Xylan coating prevents leaks past thread
Pressure vessels, valves, pipe unions, storage tanks, reactors, pipelines and other fluid containment equipment are often fitted with threaded plugs for inspection, pressure relief, filling or tapping.

Coatings on pipe plugs not only improve their performance and reliability but also make them easier to use. A thin film of Xylan eliminates the PTFE tape normally wrapped around the threads to seal them.

In addition, the corrosion protection and low-friction properties of the coating greatly reduce breakout torques, enabling users to remove the plugs at a later date without destroying them.

In most instances, the pipe plugs may be re-used without difficulty.

Xylan coatings are also available in many colors, enabling users to color-code particular plug sizes and alloys.

Xylan proves a winner on the track
Reducing weight and minimizing wear are two major objectives of car designers around the world — especially in car racing. But there's a problem: The lighter the material, the greater the tendency to wear.

Cosworth Engineering, internationally renowned designers of high-performance engines, has solved many design problems with Xylan coatings on engine components:

• Aluminum cylinder liners save weight, but they suffer from scuffing. A collar of Xylan sprayed around the base of the cylinder liner eliminates the problem, even in the engine's hostile environment of heat, oil and friction.
  
• Cosworth replaced steel throttle plates with aluminum, which is lighter, but running between aluminum guides soon caused scuffing.
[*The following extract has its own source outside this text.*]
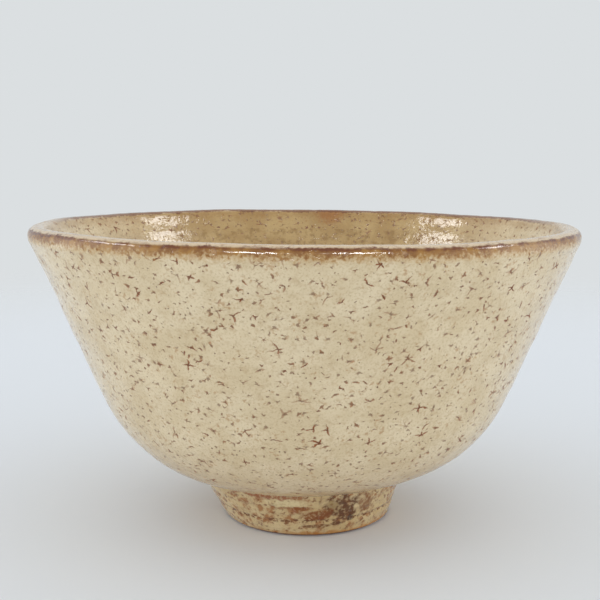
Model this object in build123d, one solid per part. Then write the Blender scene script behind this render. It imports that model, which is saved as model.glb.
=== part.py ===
from build123d import *
import os
from math import radians, tan

# Matcha bowl: a wheel-thrown stoneware bowl on a turned foot ring, coated in glaze.
#
# The clay is two solids, the thrown bowl and its foot ring. The glaze is five coats, each
# a skin of one thickness on its own stretch of the clay. Every solid is a turned shape, so
# each is drawn as a section of radius and height and revolved about +Z. The foot stands on
# z = 0 and the bowl's axis is the Z axis. All sizes are millimetres.

# Driving dimensions of the finished, glazed bowl.
RIM_DIAMETER = 150.0
HEIGHT = 82.5
GLAZE = 0.5

# Thrown bowl: the outside of the clay.
LIP_RADIUS = RIM_DIAMETER / 2 - GLAZE
LIP_TOP = HEIGHT - GLAZE
LIP_SHOULDER = 79.0
WALL_FLARE = 23.5
BELLY_RADIUS = 37.5
BASE_RISE = 19.0
BASE_HEIGHT = 9.5

# Thrown bowl: the inside of the clay.
LIP_WIDTH = 3.5
INSIDE_FLARE = 25.5
INSIDE_BELLY_RADIUS = 32.0
FLOOR_RISE = 12.5
FLOOR_HEIGHT = 16.8
POOL_RADIUS = 15.0
POOL_EDGE_RADIUS = 17.5
POOL_HEIGHT = 15.5
LIP_ROUNDING = 1.6
POOL_ROUNDING = 1.6
TOKIN_RADIUS = 5.0
TOKIN_TIP_RADIUS = 1.0
TOKIN_DEPTH = 1.0

# Foot ring.
FOOT_TOP_RADIUS = 28.0
FOOT_SIDE_RADIUS = 23.9
FOOT_REST_RADIUS = 22.8
FOOT_BEVEL_HEIGHT = 2.4
WELL_TOP_RADIUS = 18.1
WELL_REST_RADIUS = 17.6
WELL_BEVEL = 1.0

# Where the coats of glaze stop.
LIP_COAT_DEPTH = 3.0
FOOT_BARE_HEIGHT = 0.7
WELL_BARE_HEIGHT = 2.0
CREVICE = 0.35


def meet(point_a, slope_a, point_b, slope_b):
    """Where two lines meet, each given by a point and its rise over run."""
    rise = point_b[1] - point_a[1]
    radius = (rise + slope_a * point_a[0] - slope_b * point_b[0]) / (slope_a - slope_b)
    return (radius, point_a[1] + slope_a * (radius - point_a[0]))


def at_height(low, high, height):
    """The point at this height on the line from low to high."""
    share = (height - low[1]) / (high[1] - low[1])
    return (low[0] + share * (high[0] - low[0]), height)


def at_radius(inner, outer, radius):
    """The point at this radius on the line from inner to outer."""
    share = (radius - inner[0]) / (outer[0] - inner[0])
    return (radius, inner[1] + share * (outer[1] - inner[1]))


# Corners of the clay's section, from the middle of the base, up the outside, over the lip
# and down the inside. Each is (radius, height) before it is rounded.
WALL_SLOPE = 1 / tan(radians(WALL_FLARE))
INSIDE_SLOPE = 1 / tan(radians(INSIDE_FLARE))
BASE_SLOPE = tan(radians(BASE_RISE))
FLOOR_SLOPE = tan(radians(FLOOR_RISE))

tokin_middle = (0.0, BASE_HEIGHT - TOKIN_DEPTH)
tokin_tip = (TOKIN_TIP_RADIUS, BASE_HEIGHT - TOKIN_DEPTH)
tokin_edge = (TOKIN_RADIUS, BASE_HEIGHT)
base_edge = (WELL_TOP_RADIUS, BASE_HEIGHT)
lip_shoulder = (LIP_RADIUS, LIP_SHOULDER)
belly = meet(base_edge, BASE_SLOPE, lip_shoulder, WALL_SLOPE)
lip_outside = (LIP_RADIUS, LIP_TOP)
lip_inside = (LIP_RADIUS - LIP_WIDTH, LIP_TOP)
floor_edge = (POOL_EDGE_RADIUS, FLOOR_HEIGHT)
inside_belly = meet(floor_edge, FLOOR_SLOPE, lip_inside, INSIDE_SLOPE)
pool_edge = (POOL_RADIUS, POOL_HEIGHT)
pool_middle = (0.0, POOL_HEIGHT)

# Ends of the coats, on the clay's straight stretches.
outside_split = at_height(belly, lip_shoulder, LIP_SHOULDER - LIP_COAT_DEPTH)
inside_split = at_height(inside_belly, lip_inside, LIP_SHOULDER - LIP_COAT_DEPTH)
foot_top = at_radius(base_edge, belly, FOOT_TOP_RADIUS)
outside_start = at_radius(base_edge, belly, FOOT_TOP_RADIUS + GLAZE)
foot_rest = (FOOT_REST_RADIUS, 0.0)
foot_side = (FOOT_SIDE_RADIUS, FOOT_BEVEL_HEIGHT)
foot_bare = at_height(foot_rest, foot_side, FOOT_BARE_HEIGHT)
foot_coat_top = at_height(foot_side, foot_top, foot_top[1] - CREVICE)
well_rest = (WELL_REST_RADIUS, WELL_BEVEL)
well_bare = at_height(well_rest, base_edge, WELL_BARE_HEIGHT)


def turned(section):
    """The solid made by turning a section of radius and height about the bowl's axis."""
    return revolve(Plane.XZ * section, axis=Axis.Z)


def coat(path):
    """A coat of glaze on the right of a path, which has the clay on its left."""
    return turned(make_face(offset(path, amount=GLAZE, side=Side.RIGHT, kind=Kind.INTERSECTION).edges()))


def make_clay_bowl():
    """Thrown wall, floor and base, with a shallow tea pool in the floor and a point under the base."""
    outline = FilletPolyline(
        base_edge,
        belly,
        lip_shoulder,
        lip_outside,
        lip_inside,
        inside_belly,
        floor_edge,
        pool_edge,
        pool_middle,
        radius=[BELLY_RADIUS, LIP_ROUNDING, LIP_ROUNDING, LIP_ROUNDING]
        + [INSIDE_BELLY_RADIUS, POOL_ROUNDING, POOL_ROUNDING],
    )
    under = Polyline(pool_middle, tokin_middle, tokin_tip, tokin_edge, base_edge)
    return turned(make_face([*outline.edges(), *under.edges()]))


def make_foot_ring():
    """Turned ring whose top fits the sloping base of the bowl. Both edges of its rest are bevelled."""
    section = Polyline(
        base_edge,
        well_rest,
        (WELL_REST_RADIUS + WELL_BEVEL, 0.0),
        foot_rest,
        foot_side,
        foot_top,
        close=True,
    )
    return turned(make_face(section))


def make_outer_glaze():
    """Coat on the outside of the wall, from the top of the foot to just under the lip."""
    return coat(FilletPolyline(outside_start, belly, outside_split, radius=BELLY_RADIUS))


def make_lip_glaze():
    """Coat that goes over the lip and a little way down both sides."""
    return coat(
        FilletPolyline(
            outside_split, lip_shoulder, lip_outside, lip_inside, inside_split, radius=LIP_ROUNDING
        )
    )


def make_inner_glaze():
    """Coat that lines the inside, the floor and the tea pool."""
    return coat(
        FilletPolyline(
            inside_split,
            inside_belly,
            floor_edge,
            pool_edge,
            pool_middle,
            radius=[INSIDE_BELLY_RADIUS, POOL_ROUNDING, POOL_ROUNDING],
        )
    )


def make_foot_glaze():
    """Coat on the foot ring's side and bevel. The clay is bare below it, and in a crevice above it."""
    return coat(Polyline(foot_bare, foot_side, foot_coat_top))


def make_well_glaze():
    """Coat in the well that the foot ring surrounds."""
    return coat(Polyline(tokin_middle, tokin_tip, tokin_edge, base_edge, well_bare))


os.makedirs("parts", exist_ok=True)
export_step(make_clay_bowl(), "parts/clay_bowl.step")
export_step(make_foot_ring(), "parts/foot_ring.step")
export_step(make_outer_glaze(), "parts/outer_glaze.step")
export_step(make_lip_glaze(), "parts/lip_glaze.step")
export_step(make_inner_glaze(), "parts/inner_glaze.step")
export_step(make_foot_glaze(), "parts/foot_glaze.step")
export_step(make_well_glaze(), "parts/foot_well_glaze.step")
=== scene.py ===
import math

import bmesh
import bpy
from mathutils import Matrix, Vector, noise


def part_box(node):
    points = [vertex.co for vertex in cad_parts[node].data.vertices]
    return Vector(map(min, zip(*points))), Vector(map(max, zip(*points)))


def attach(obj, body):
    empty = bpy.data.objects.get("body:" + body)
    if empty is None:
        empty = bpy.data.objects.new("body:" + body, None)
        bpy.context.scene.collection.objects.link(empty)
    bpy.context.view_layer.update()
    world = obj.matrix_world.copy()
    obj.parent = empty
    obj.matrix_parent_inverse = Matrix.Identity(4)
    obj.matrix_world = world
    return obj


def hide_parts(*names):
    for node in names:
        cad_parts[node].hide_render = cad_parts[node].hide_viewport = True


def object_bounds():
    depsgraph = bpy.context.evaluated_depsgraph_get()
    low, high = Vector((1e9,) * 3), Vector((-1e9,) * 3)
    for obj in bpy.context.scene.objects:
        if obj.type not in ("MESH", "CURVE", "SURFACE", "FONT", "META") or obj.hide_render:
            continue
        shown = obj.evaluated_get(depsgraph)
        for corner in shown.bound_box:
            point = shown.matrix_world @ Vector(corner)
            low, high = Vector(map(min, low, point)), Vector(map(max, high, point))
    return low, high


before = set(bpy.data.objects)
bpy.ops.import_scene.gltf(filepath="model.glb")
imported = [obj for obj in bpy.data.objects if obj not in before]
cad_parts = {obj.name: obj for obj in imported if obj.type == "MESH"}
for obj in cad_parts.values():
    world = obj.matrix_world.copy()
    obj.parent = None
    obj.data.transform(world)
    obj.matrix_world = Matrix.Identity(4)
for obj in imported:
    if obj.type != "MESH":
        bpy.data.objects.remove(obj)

cad_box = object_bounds()

# ---------------------------------------------------------------------------
# Thrown bowl
# Iron-bearing stoneware, thrown on a wheel: a straight flaring wall over a rounded belly.
# The hand leaves the lip a little wavy and out of round, and ridges in the wall. Fired bare,
# it is matt red-brown, and it shows only where the glaze has left it.

# Sizes are in millimetres, and MM makes them metres. A corner is (radius, height).
MM = 0.001
clay_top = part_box("clay_bowl")[1] / MM
foot_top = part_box("foot_ring")[1] / MM
well_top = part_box("foot_well_glaze")[1] / MM
pool_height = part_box("inner_glaze")[0].z / MM

WALL_FLARE = 23.5
BELLY_ROUNDING = 37.5
LIP_SHOULDER = clay_top.z - 3.0
LIP_WIDTH = 3.5
LIP_ROUNDING = 1.6
INSIDE_FLARE = 25.5
INSIDE_ROUNDING = 32.0
FLOOR_RISE = 12.5
FLOOR_EDGE = (17.5, 16.8)
POOL_RADIUS = 15.0
POOL_ROUNDING = 1.6
TOKIN_RADIUS = 5.0
TOKIN_TIP = 1.0
TOKIN_DEPTH = 1.0

# The bowl is turned in this many steps round, as one slice that is then repeated.
STEPS_ROUND = 600
SLICES = 24

# What the hand leaves, in millimetres. A ripple is its size, its count round the bowl and its
# start. The foot's top is wider, further left and higher than true, and its rest further right.
RIM_WAVE = [(0.47, 1, 0.0), (0.48, 1, -math.pi / 2), (0.10, 3, 2.2), (0.07, 7, 0.0), (0.05, 13, 1.0)]
OUT_OF_ROUND = [(0.1, 2, -1.5), (0.1, 5, 0.4)]
THROWING_RIDGE = 0.06
RIDGES_APART = 6.5
RIDGE_SPIRAL = 1.5
LUMP = 0.35
LUMPS_APART = 16.0
LUMPS_FLATTER = 1.6
WALL_BOW = 0.25
BOW_LOW = 26.0
BOW_HIGH = 82.0
FOOT_RADIUS = FLOOR_EDGE[0]
TRIMMING_LINE = 5.0
TRIMMING_SWAY = 0.3
TRIMMING_DEPTH = 0.25
TRIMMING_WIDTH = 0.4
TOOL_MARK = 0.06
TOOL_MARKS_APART = 2.3
FOOT_TOP_WIDER = 0.8
FOOT_TOP_LEFT = 1.2
FOOT_TOP_UP = 0.6
FOOT_REST_RIGHT = 0.6
LEAN_FADES_OVER = 9.0


def meet(point_a, slope_a, point_b, slope_b):
    """Where two lines meet, each given by a point and its rise over run."""
    rise = point_b[1] - point_a[1]
    radius = (rise + slope_a * point_a[0] - slope_b * point_b[0]) / (slope_a - slope_b)
    return (radius, point_a[1] + slope_a * (radius - point_a[0]))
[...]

So Cosworth coated the throttle plate and the guides with Xylan, solving the scuffing problem and providing permanent dry lubrication, even in the presence of gasoline vapor.
  
• Magnesium castings are lighter, but contact with harder materials (such as the sintered iron rotor in Cosworth's oil scavenger pump) caused wear, rendering the castings unserviceable. A coating of Xylan 1010 solved the problem. Even after extensive racing trials, no appreciable wear was evident.
  Having proved itself on the race track, Xylan is now enabling production car designers to cut weight and wear as they improve performance — all at a lower cost.